Over the following months of working with the young man, I prayed daily to understand that, as spiritual ideas of divine Mind, we are motivated only by this infinite Mind, the only Mind there is. God’s kingdom, where Mind is supreme, is “within” each of us (see Luke 17:21). God is the only power; therefore, evil has no power to take root in consciousness – no ability to create a violent person. The absolute sovereignty of God, good, gives us the unassailable ability to overcome every evil that confronts us.
Within 18 months, the young man went from being known as a guaranteed repeat offender to being described by his job supervisor as an outstanding role model. Eventually, he apologized for his habitual belligerent and aggressive behavior.
No one needs to suffer from either violence or the fear of it. We can find sure security in God. We can pray, “Deliver me, O Lord, from the evil man: preserve me from the violent man,” knowing that violence is never really expressed in God’s children (Psalms 140:1). This petition can be a vital first step toward freedom from both terrorism and terror.
Christian Science, the Science that explains God’s protecting and sustaining power, shows us how to safeguard ourselves and others by understanding God’s ever-presence and omnipotence. The Bible provides many examples of individuals finding safety through reliance on God. Jesus showed God’s overarching power when he walked unharmed through an angry crowd that wanted to throw him off a cliff (see Luke 4:28-30). He took a consistent stand against violence and, after his crucifixion, proved the ultimate powerlessness of evil through his resurrection and ascension.

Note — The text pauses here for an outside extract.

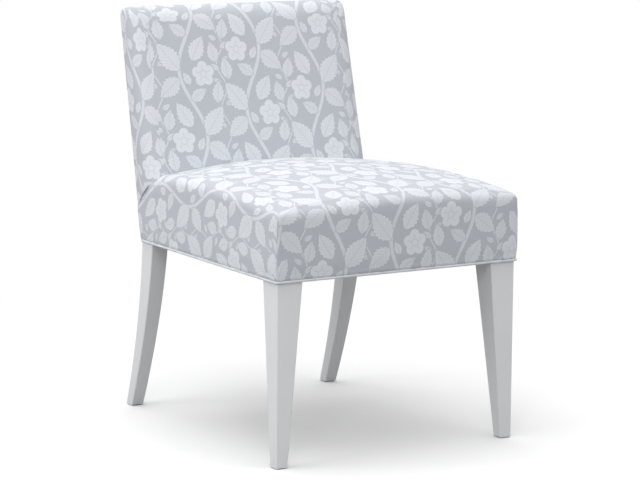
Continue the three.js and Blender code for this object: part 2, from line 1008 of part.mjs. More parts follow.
function seatFoam() {
  return cushionSolid(seatCushion, padInset, coverBase)
    .subtract(frameSpace())
    .subtract(postSpace())
    .subtract(backSpace(gap));
}

function backCover() {
  return cushionSolid(backCushion, 0, 0)
    .subtract(cushionSolid(backCushion, coverThickness, 0, overrun))
    .intersect(aboveTuck(0));
}

// Everything that the back's foam goes round: posts, rails and webs, up to the crest
function backFrameSpace() {
  const depth = shoulder + postDepth + webThickness + 2 * gap;
  const half = backX - shoulder + gap;
  const low = legHeight - overrun;
  const high = postTop + gap;
  const plan = [
    [-half, low],
    [half, low],
    [half, high],
    [-half, high],
  ];
  return prismBack(plan, -overrun, depth);
}

// A slab over an outline of [x, z] points, between two depths in front of the outside back
function prismBack(outline, fromDepth, toDepth) {
  const geometry = extruded(outline, toDepth - fromDepth);
  const position = geometry.attributes.position;
  for (let i = 0; i < position.count; i += 1) {
    const x = position.getX(i);
    const z = position.getY(i);
    const depth = position.getZ(i) + fromDepth;
    position.setXYZ(i, x, rearY(z) - depth, z);
  }
  return toSolid(geometry);
}

function jointSpace() {
  const low = legHeight - overrun;
  const high = railTop + postNarrowingHeight + gap;
  const outline = [
    [creaseY - backDepth, low],
    [beyond, low],
    [beyond, high],
    [creaseY - backDepth, high],
  ];
  return prismX(outline, -frontWidth, frontWidth);
}

function backFoam() {
  return cushionSolid(backCushion, padInset, 0)
    .subtract(backFrameSpace())
    .subtract(behind(panelThickness + gap))
    .subtract(jointSpace())
    .intersect(aboveTuck(0));
}

// The outside back, stretched between the edges of the seat and back covers
function outsideBack() {
  const high = chairHeight - padInset;
  const half = backX + coverProud - padInset;
  const low = coverBase;
  const radius = backCornerRadius + padInset * cornerSofteningShare;
  const corners = [
    new THREE.Vector2(half, low),
    new THREE.Vector2(half, high),
    new THREE.Vector2(-half, high),
    new THREE.Vector2(-half, low),
  ];
  const rounded = roundedRing(corners, radius);
  const square = rounded.map(({ x, y }) => {
    return y < low + radius ? [Math.sign(x) * half, low] : [x, y];
  });
  return prismBack(square, 0, panelThickness);
}

function weltPath() {
  const z = legHeight + weltRadius;
  const frontOut = weltProud + seatProud - coverProud;
  const frontX = sideX(0) + frontOut;
  const rearX = sideX(frameDepth) + weltProud;
  const corners = [
    new THREE.Vector2(frontX, -frontOut),
    new THREE.Vector2(rearX, frameDepth + weltProud),
    new THREE.Vector2(-rearX, frameDepth + weltProud),
    new THREE.Vector2(-frontX, -frontOut),
  ];
  const ring = roundedRing(corners, weltCornerRadius);
  return ring.map(({ x, y }) => new THREE.Vector3(x, y, z));
}

function dustCover() {
  const inner = shoulder + dustCoverMargin;
  const farY = rearY(legHeight) - inner;
  const plan = [
    [frameX(inner) - dustCoverMargin, inner],
    [frameX(farY) - dustCoverMargin, farY],
    [dustCoverMargin - frameX(farY), farY],
    [dustCoverMargin - frameX(inner), inner],
  ];
  const low = legHeight - overrun;
  let sheet = prismZ(plan, legHeight, legHeight + dustCoverThickness);
  for (const side of [left, right]) {
    const frontX = side * (frontWidth / 2 - frontPostInner - gap);
    const rearX = side * (postInnerX - gap);
    const frontPost = [
      [frontX, -overrun],
      [side * frontWidth, -overrun],
      [side * frontWidth, frontPostInner + gap],
      [frontX, frontPostInner + gap],
    ];
    const rearPostPlan = [
      [rearX, postFrontY - gap],
      [side * frontWidth, postFrontY - gap],
      [side * frontWidth, beyond],
      [rearX, beyond],
    ];
    sheet = sheet.subtract(prismZ(frontPost, low, railTop));
    sheet = sheet.subtract(prismZ(rearPostPlan, low, railTop));
  }
  return sheet;
}

function addWebs() {
  const depth = shoulder + postDepth + gap;
  const low = stayRail.top + webEndMargin;
  const high = crestRail.base - webEndMargin;
  const pitch = (high - low) / webCount;
  const webWidth = pitch * webShare;
  const half = backX - shoulder - webSideMargin;
  for (let i = 0; i < webCount; i += 1) {
    const base = low + pitch * i + (pitch - webWidth) / 2;
    const web = leanBar(depth, webThickness, base, base + webWidth, -half, half);
    add(`back_web_${i + 1}`, web, webbing);
  }
}

function addUpholstery() {
  add("dust_cover", dustCover(), cambric);
  add("seat_foam", seatFoam(), foam);
  add("seat_cover", seatCover(), fabric);
  add("seat_welt", tube(weltPath(), weltRadius, weltSides, true), piping);
  addWebs();
  add("back_foam", backFoam(), foam);
  add("back_cover", backCover(), fabric);
  add("outside_back_panel", outsideBack(), fabric);
}

addLegs();
addRails();
addCorners();
addSprings();
addUpholstery();

// The origin goes to the floor under the middle of the chair's box
const box = new THREE.Box3().setFromObject(chair);
const middle = box.getCenter(new THREE.Vector3());
chair.position.set(-middle.x, -middle.y, -box.min.z);

export default chair;
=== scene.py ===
# Slipper chair: cloth covers, welt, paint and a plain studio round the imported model

import json
import math

import bpy
import numpy as np
from mathutils import Matrix, Vector


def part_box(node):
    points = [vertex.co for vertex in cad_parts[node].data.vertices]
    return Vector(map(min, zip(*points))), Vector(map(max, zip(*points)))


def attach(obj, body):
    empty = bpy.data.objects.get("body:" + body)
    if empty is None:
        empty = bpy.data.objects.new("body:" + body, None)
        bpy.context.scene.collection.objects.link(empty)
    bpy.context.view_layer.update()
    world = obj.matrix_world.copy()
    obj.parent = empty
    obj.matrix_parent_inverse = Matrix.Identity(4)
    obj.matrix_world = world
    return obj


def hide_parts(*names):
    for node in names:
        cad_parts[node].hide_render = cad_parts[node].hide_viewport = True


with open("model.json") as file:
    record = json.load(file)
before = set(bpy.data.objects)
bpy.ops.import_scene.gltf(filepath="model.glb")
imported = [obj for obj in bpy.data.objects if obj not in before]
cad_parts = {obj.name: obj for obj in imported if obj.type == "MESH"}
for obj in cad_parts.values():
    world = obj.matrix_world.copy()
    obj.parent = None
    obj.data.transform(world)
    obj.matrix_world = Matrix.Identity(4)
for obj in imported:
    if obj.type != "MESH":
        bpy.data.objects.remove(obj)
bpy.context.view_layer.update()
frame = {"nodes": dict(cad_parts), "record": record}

# Sizes of the chair in metres, with depth measured back from the front legs' faces
FRONT_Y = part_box("front_leg_left")[0].y
FRONT_WIDTH = 0.557
REAR_WIDTH = 0.523
FRAME_DEPTH = 0.584
LEG_HEIGHT = 0.365
CHAIR_HEIGHT = 0.850
RAKE = 0.095 / (CHAIR_HEIGHT - LEG_HEIGHT)
COVER_PROUD = 0.0035
COVER_BASE = LEG_HEIGHT + 0.0050
COVER_THICKNESS = 0.002
HEM_LOW = COVER_BASE + 0.0008

# Seat cushion
CROWN_HEIGHT = 0.545
CROWN_PLACE = 0.345
FRONT_FALL = 0.025
CREASE_FALL = 0.014
FRONT_SIDE_FALL = 0.0155
CREASE_SIDE_FALL = 0.022
SEAT_EDGE = 0.022
SEAT_CORNER = 0.012
CORNER_FULLNESS = 0.5
CORNER_REACH = 0.040
HEM_PROUD = 0.0052
FRONT_PROUD = 0.0070
TOP_PROUD = 0.0066
REAR_HEM_PROUD = 0.0024
REAR_PROUD = 0.0038

# Back cushion
BACK_DEPTH = 0.088
BACK_TOP_DEPTH = 0.066
BACK_SIDE_FALL = 0.008
BACK_EDGE = 0.029
BACK_CORNER = 0.020
BACK_SWELL = 0.0040
BACK_FOLD = 0.0028
BACK_X = REAR_WIDTH / 2

# Seam where the seat's side band runs under the back
TUCK_FRONT = 0.497
TUCK_REAR = 0.437
TUCK_BOW = 0.005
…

Christian Science teaches how to resist the fear of evil, which is often ratcheted up by dwelling on troubling thoughts. It also shows us how to overcome worry and panic by relying on the spiritual counterfact – the truth that God is omnipotent Mind and the source of all being.
God is also Spirit, so God’s creation is spiritual, made in the image and likeness of God (see Genesis 1:26, 27) and governed by God’s law. Therefore, we include such qualities as integrity, wisdom, safety, and affection. This divine view of God and man (the generic term for all of us as God’s children) acts as a dependable defense and a regenerative influence in our lives.
Mary Baker Eddy, the discoverer of the divine Science taught and practiced by Jesus, assures us, “Good thoughts are an impervious armor; clad therewith you are completely shielded from the attacks of error of every sort. And not only yourselves are safe, but all whom your thoughts rest upon are thereby benefited” (“The First Church of Christ, Scientist, and Miscellany,” p. 210).
As we persistently identify ourselves and others as God’s spiritual likeness and strive to express the qualities of forgiveness and love, we will increasingly experience God’s promise of safety and deep-seated peace.
Adapted from an article published in the August 29, 2022, issue of the Christian Science Sentinel.